Your task is to quote the material that follows, in full and exactly.

>> BEGIN Records for this task

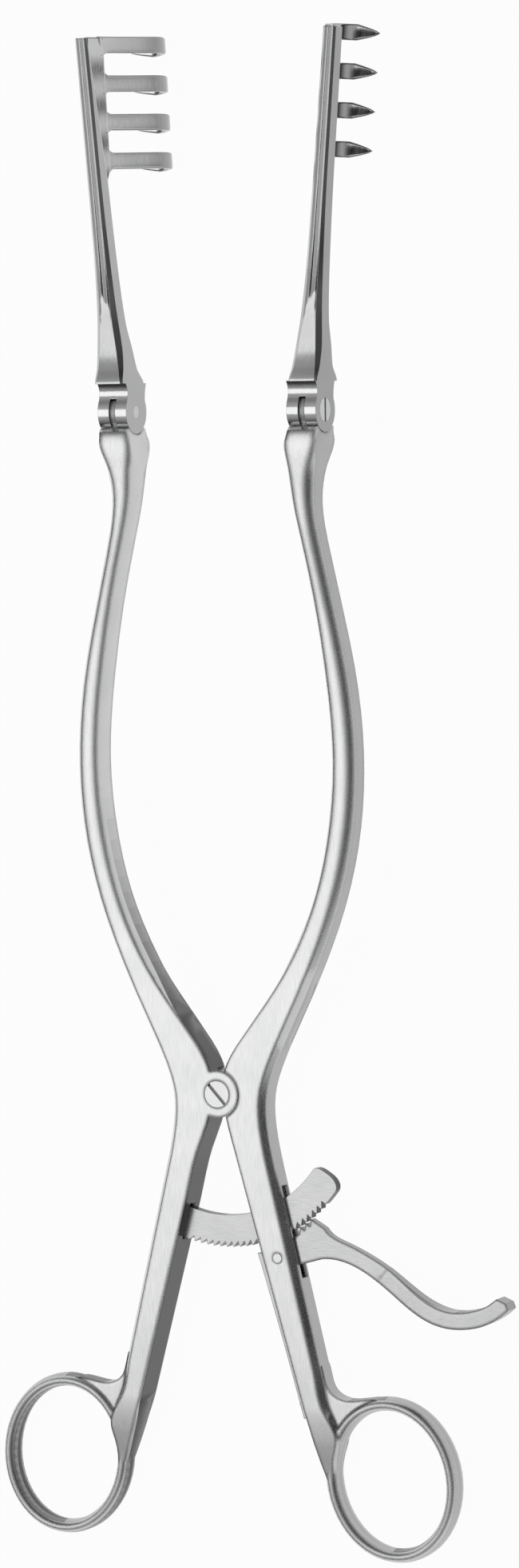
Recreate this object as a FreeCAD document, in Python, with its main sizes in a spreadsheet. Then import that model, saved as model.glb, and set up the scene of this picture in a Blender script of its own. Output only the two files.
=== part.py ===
import FreeCAD, Part
import math
import os
import Sketcher

# Self retaining retractor with hinged blade arms, lap joint, ratchet and sprung release lever.
# Frame in millimetres: the pivot axis is Z, the back faces of both handle arms lie at Z = 0,
# +Y runs along the instrument to the blades and +Z looks at the side with the screw slot.

doc = FreeCAD.newDocument("retractor")
sheet = doc.addObject("Spreadsheet::Sheet", "Sizes")

SIZES = [
    ("arm_thickness", 7.4, "depth of both forged handle arms"),
    ("lap_gap", 0.04, "gap between the two half laps"),
    ("lug_radius", 4.87, "round lug of each half lap"),
    ("lug_clearance", 0.12, "room round a lug in the other arm"),
    ("pivot_screw_radius", 1.6, "plain shank of the pivot screw"),
    ("pivot_head_radius", 2.75, "head of the pivot screw"),
    ("pivot_head_height", 1.3, "height of that head"),
    ("running_clearance", 0.03, "radial play of a pin in a turning piece"),
    ("hinge_reach", 140.0, "pivot axis to blade hinge axis along the instrument"),
    ("hinge_offset", 21.6, "middle line to the middle of a blade hinge"),
    ("knuckle_radius", 4.5, "round end of the blade fork"),
    ("knuckle_width", 6.6, "width of a blade hinge"),
    ("tongue_width", 1.4, "tongue of the handle arm in the fork"),
    ("tongue_play", 0.03, "side play of the tongue"),
    ("seat_clearance", 0.25, "gap between fork and handle arm shoulder"),
    ("hinge_screw_radius", 1.2, "shank of a hinge screw"),
    ("hinge_head_radius", 2.4, "head of a hinge screw"),
    ("hinge_head_height", 0.9, "height of that head"),
    ("shoulder_half_depth", 5.0, "half depth of both arms beside the hinge"),
    ("blade_reach", 77.1, "hinge axis to the end of a blade"),
    ("blade_lean", 6.8, "sideways lean of a blade over its reach"),
    ("bar_width", 2.8, "width of the bar at the end of a blade"),
    ("bar_depth", 3.8, "depth of that bar"),
    ("bar_top", 7.0, "front face of that bar above the back of the handle arms"),
    ("comb_thickness", 1.5, "plate of the comb"),
    ("comb_depth", 4.2, "slant depth of the closed part of the comb"),
    ("comb_slope", 65.0, "angle of the comb below the instrument's plane"),
    ("prong_width", 3.2, "width of a prong"),
    ("prong_pitch", 7.93, "prong to prong"),
    ("prong_count", 4.0, "prongs on each blade"),
    ("prong_straight", 17.5, "straight slanted length of a prong"),
    ("hook_radius", 6.0, "inner side of a prong's hook"),
    ("hook_turn", 125.0, "angle through which the hook turns"),
    ("tip_length", 6.5, "length of the sharpened tip"),
    ("ring_offset", 37.65, "middle line to the centre of a finger ring"),
    ("ring_drop", 77.75, "centre of a finger ring below the pivot"),
    ("ring_tilt", 9.0, "lean of a finger ring along its shank in degrees"),
    ("ring_half_width", 13.45, "ring centre line, half width"),
    ("ring_half_length", 15.65, "ring centre line, half length"),
    ("ring_section_width", 2.8, "ring wire seen from the front"),
    ("ring_section_depth", 5.6, "ring wire from front to back"),
    ("web_thickness", 3.8, "web between ring and shank"),
    ("ratchet_inner", 25.3, "inner radius of the ratchet bar"),
    ("ratchet_tip", 31.9, "radius over the ratchet teeth"),
    ("tooth_height", 1.1, "height of the ratchet teeth"),
    ("tooth_angle", 2.7, "pitch of the ratchet teeth in degrees"),
    ("ratchet_thickness", 2.0, "ratchet bar"),
    ("ratchet_start", 24.0, "ratchet bar starts this far left of straight down"),
    ("ratchet_end", 56.6, "free end of the ratchet bar, right of straight down"),
    ("teeth_end", 47.0, "last ratchet tooth, right of straight down"),
    ("slot_clearance", 0.2, "room for ratchet and lever in the right arm's slot"),
    ("socket_clearance", 0.05, "room for the ratchet bar's root in the left arm"),
    ("slot_top", 18.2, "top of the slot in the right shank below the pivot"),
    ("slot_bottom", 37.4, "bottom of that slot"),
    ("pin_radius", 0.95, "lever pin and ratchet pins"),
    ("lever_pin_x", 13.4, "lever pin across"),
    ("lever_pin_y", 33.15, "lever pin below the pivot"),
    ("lever_thickness", 2.0, "toothed head and root of the lever"),
    ("thumb_thickness", 5.0, "thumb piece of the lever"),
    ("mesh_gap", 0.12, "gap between lever teeth and ratchet teeth at rest"),
    ("spring_thickness", 0.9, "leaf spring"),
    ("spring_width", 4.6, "leaf spring from front to back"),
    ("spring_foot", 66.2, "lower end of the leaf spring below the pivot"),
    ("spring_screw_radius", 0.8, "shank of the leaf spring's screw"),
    ("spring_screw_depth", 2.6, "depth of that screw in the shank"),
    ("spring_head_radius", 1.5, "head of that screw"),
    ("spring_head_height", 0.7, "height of that head"),
    ("screw_slot", 0.7, "width of a screwdriver slot"),
]

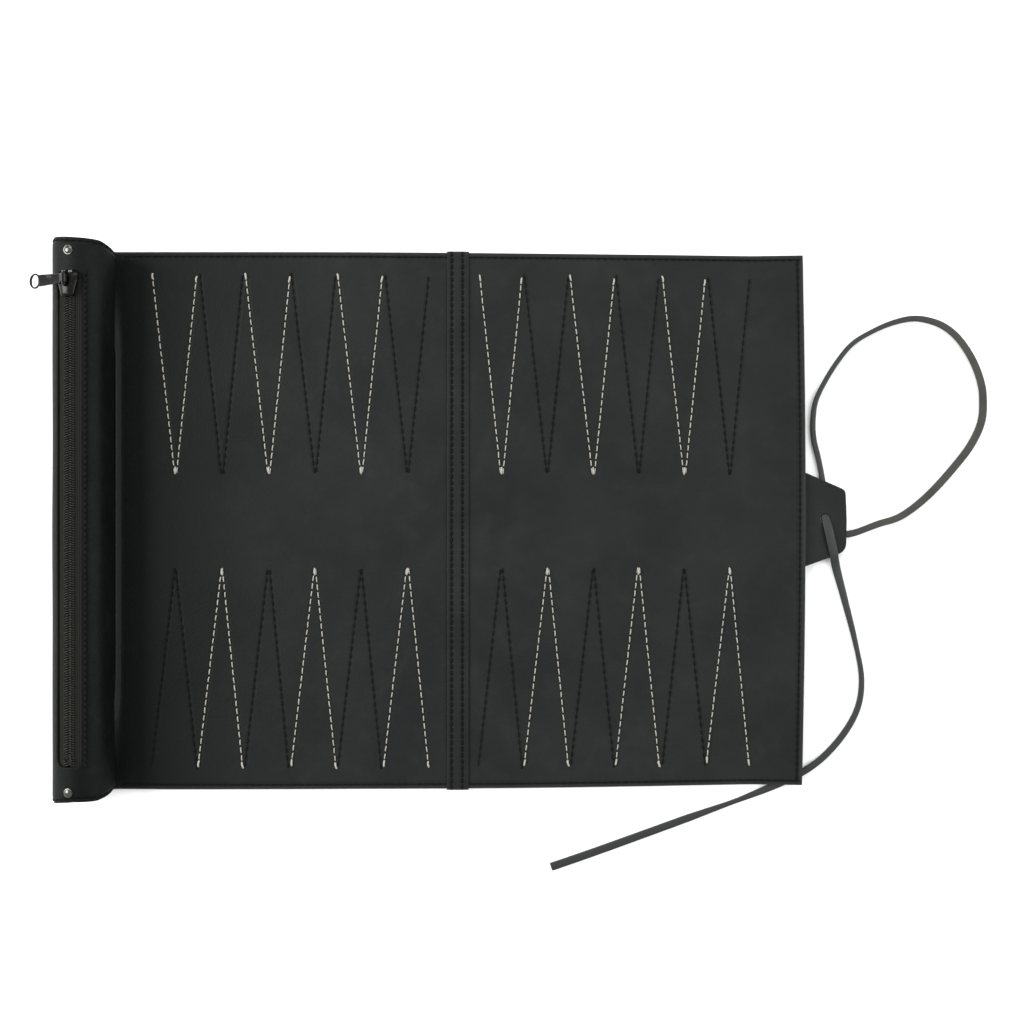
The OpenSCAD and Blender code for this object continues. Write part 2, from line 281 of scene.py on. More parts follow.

>> END Records for this task

§ Answer to this exercise
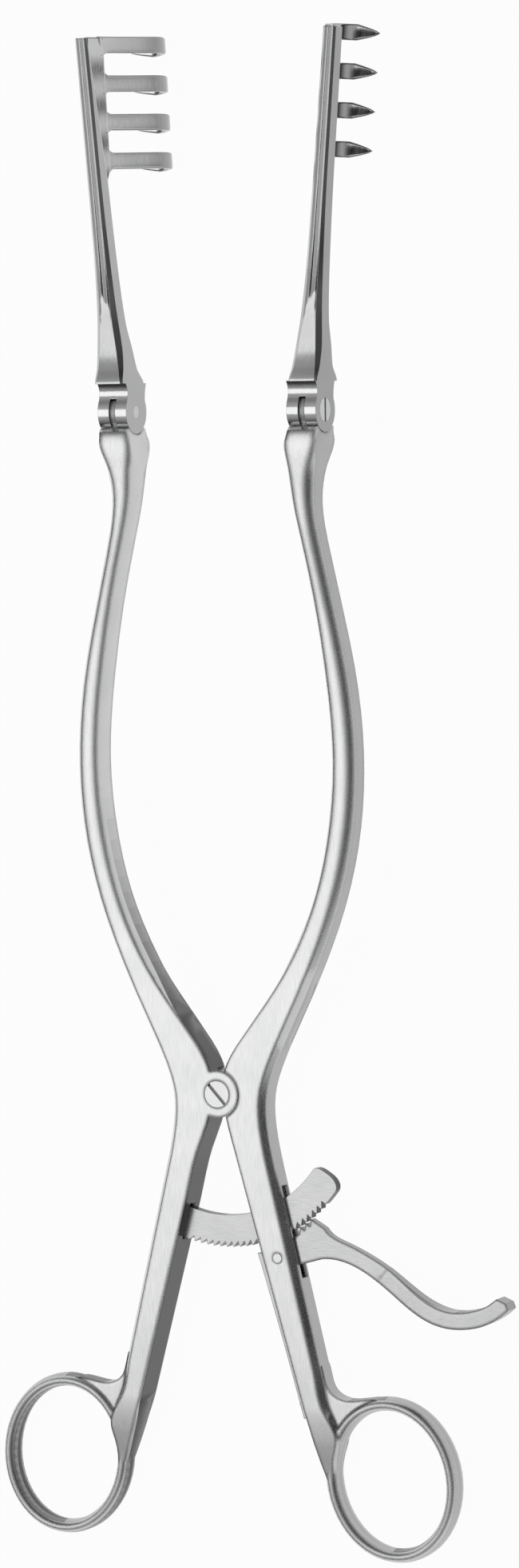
Recreate this object as a FreeCAD document, in Python, with its main sizes in a spreadsheet. Then import that model, saved as model.glb, and set up the scene of this picture in a Blender script of its own. Output only the two files.
=== part.py ===
import FreeCAD, Part
import math
import os
import Sketcher

# Self retaining retractor with hinged blade arms, lap joint, ratchet and sprung release lever.
# Frame in millimetres: the pivot axis is Z, the back faces of both handle arms lie at Z = 0,
# +Y runs along the instrument to the blades and +Z looks at the side with the screw slot.

doc = FreeCAD.newDocument("retractor")
sheet = doc.addObject("Spreadsheet::Sheet", "Sizes")

SIZES = [
    ("arm_thickness", 7.4, "depth of both forged handle arms"),
    ("lap_gap", 0.04, "gap between the two half laps"),
    ("lug_radius", 4.87, "round lug of each half lap"),
    ("lug_clearance", 0.12, "room round a lug in the other arm"),
    ("pivot_screw_radius", 1.6, "plain shank of the pivot screw"),
    ("pivot_head_radius", 2.75, "head of the pivot screw"),
    ("pivot_head_height", 1.3, "height of that head"),
    ("running_clearance", 0.03, "radial play of a pin in a turning piece"),
    ("hinge_reach", 140.0, "pivot axis to blade hinge axis along the instrument"),
    ("hinge_offset", 21.6, "middle line to the middle of a blade hinge"),
    ("knuckle_radius", 4.5, "round end of the blade fork"),
    ("knuckle_width", 6.6, "width of a blade hinge"),
    ("tongue_width", 1.4, "tongue of the handle arm in the fork"),
    ("tongue_play", 0.03, "side play of the tongue"),
    ("seat_clearance", 0.25, "gap between fork and handle arm shoulder"),
    ("hinge_screw_radius", 1.2, "shank of a hinge screw"),
    ("hinge_head_radius", 2.4, "head of a hinge screw"),
    ("hinge_head_height", 0.9, "height of that head"),
    ("shoulder_half_depth", 5.0, "half depth of both arms beside the hinge"),
    ("blade_reach", 77.1, "hinge axis to the end of a blade"),
    ("blade_lean", 6.8, "sideways lean of a blade over its reach"),
    ("bar_width", 2.8, "width of the bar at the end of a blade"),
    ("bar_depth", 3.8, "depth of that bar"),
    ("bar_top", 7.0, "front face of that bar above the back of the handle arms"),
    ("comb_thickness", 1.5, "plate of the comb"),
    ("comb_depth", 4.2, "slant depth of the closed part of the comb"),
    ("comb_slope", 65.0, "angle of the comb below the instrument's plane"),
    ("prong_width", 3.2, "width of a prong"),
    ("prong_pitch", 7.93, "prong to prong"),
    ("prong_count", 4.0, "prongs on each blade"),
    ("prong_straight", 17.5, "straight slanted length of a prong"),
    ("hook_radius", 6.0, "inner side of a prong's hook"),
    ("hook_turn", 125.0, "angle through which the hook turns"),
    ("tip_length", 6.5, "length of the sharpened tip"),
    ("ring_offset", 37.65, "middle line to the centre of a finger ring"),
    ("ring_drop", 77.75, "centre of a finger ring below the pivot"),
    ("ring_tilt", 9.0, "lean of a finger ring along its shank in degrees"),
    ("ring_half_width", 13.45, "ring centre line, half width"),
    ("ring_half_length", 15.65, "ring centre line, half length"),
    ("ring_section_width", 2.8, "ring wire seen from the front"),
    ("ring_section_depth", 5.6, "ring wire from front to back"),
    ("web_thickness", 3.8, "web between ring and shank"),
    ("ratchet_inner", 25.3, "inner radius of the ratchet bar"),
    ("ratchet_tip", 31.9, "radius over the ratchet teeth"),
    ("tooth_height", 1.1, "height of the ratchet teeth"),
    ("tooth_angle", 2.7, "pitch of the ratchet teeth in degrees"),
    ("ratchet_thickness", 2.0, "ratchet bar"),
    ("ratchet_start", 24.0, "ratchet bar starts this far left of straight down"),
    ("ratchet_end", 56.6, "free end of the ratchet bar, right of straight down"),
    ("teeth_end", 47.0, "last ratchet tooth, right of straight down"),
    ("slot_clearance", 0.2, "room for ratchet and lever in the right arm's slot"),
    ("socket_clearance", 0.05, "room for the ratchet bar's root in the left arm"),
    ("slot_top", 18.2, "top of the slot in the right shank below the pivot"),
    ("slot_bottom", 37.4, "bottom of that slot"),
    ("pin_radius", 0.95, "lever pin and ratchet pins"),
    ("lever_pin_x", 13.4, "lever pin across"),
    ("lever_pin_y", 33.15, "lever pin below the pivot"),
    ("lever_thickness", 2.0, "toothed head and root of the lever"),
    ("thumb_thickness", 5.0, "thumb piece of the lever"),
    ("mesh_gap", 0.12, "gap between lever teeth and ratchet teeth at rest"),
    ("spring_thickness", 0.9, "leaf spring"),
    ("spring_width", 4.6, "leaf spring from front to back"),
    ("spring_foot", 66.2, "lower end of the leaf spring below the pivot"),
    ("spring_screw_radius", 0.8, "shank of the leaf spring's screw"),
    ("spring_screw_depth", 2.6, "depth of that screw in the shank"),
    ("spring_head_radius", 1.5, "head of that screw"),
    ("spring_head_height", 0.7, "height of that head"),
    ("screw_slot", 0.7, "width of a screwdriver slot"),
]

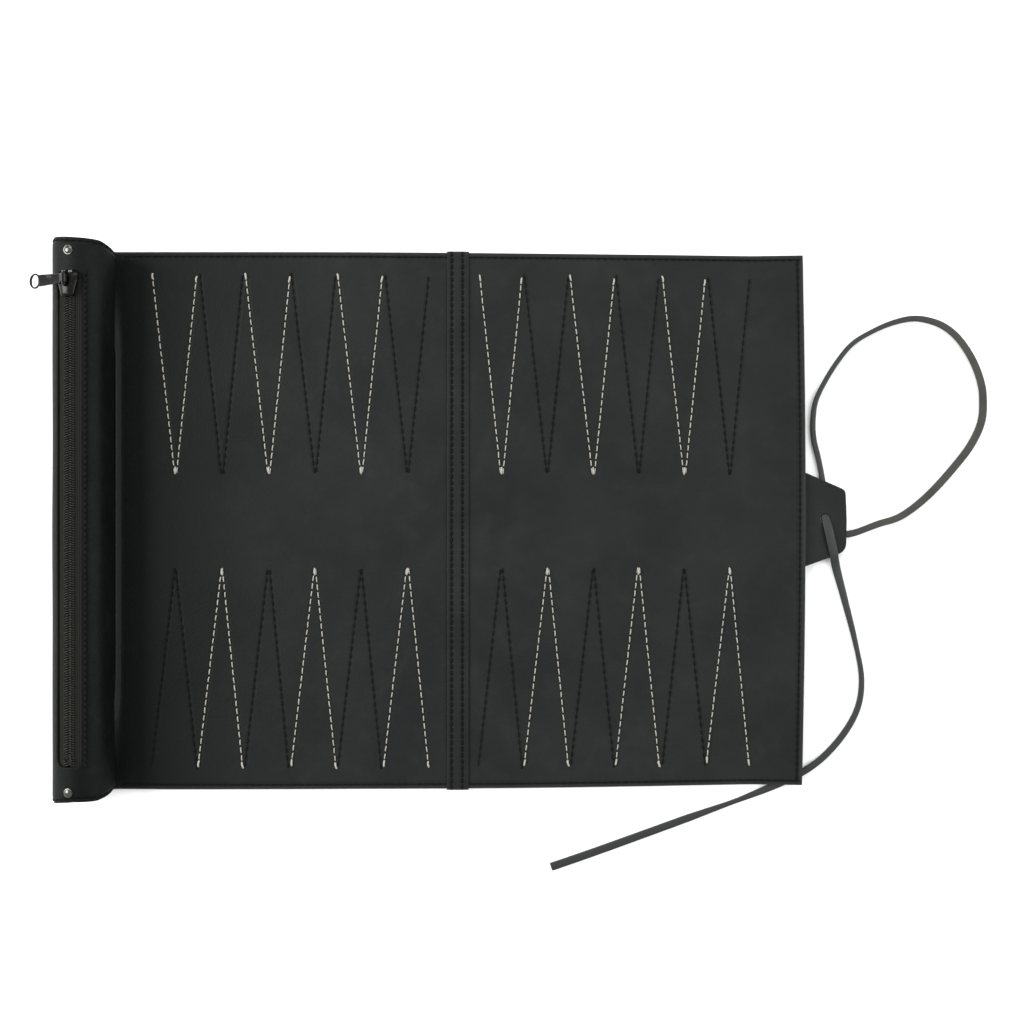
The OpenSCAD and Blender code for this object continues. Write part 2, from line 281 of scene.py on. More parts follow.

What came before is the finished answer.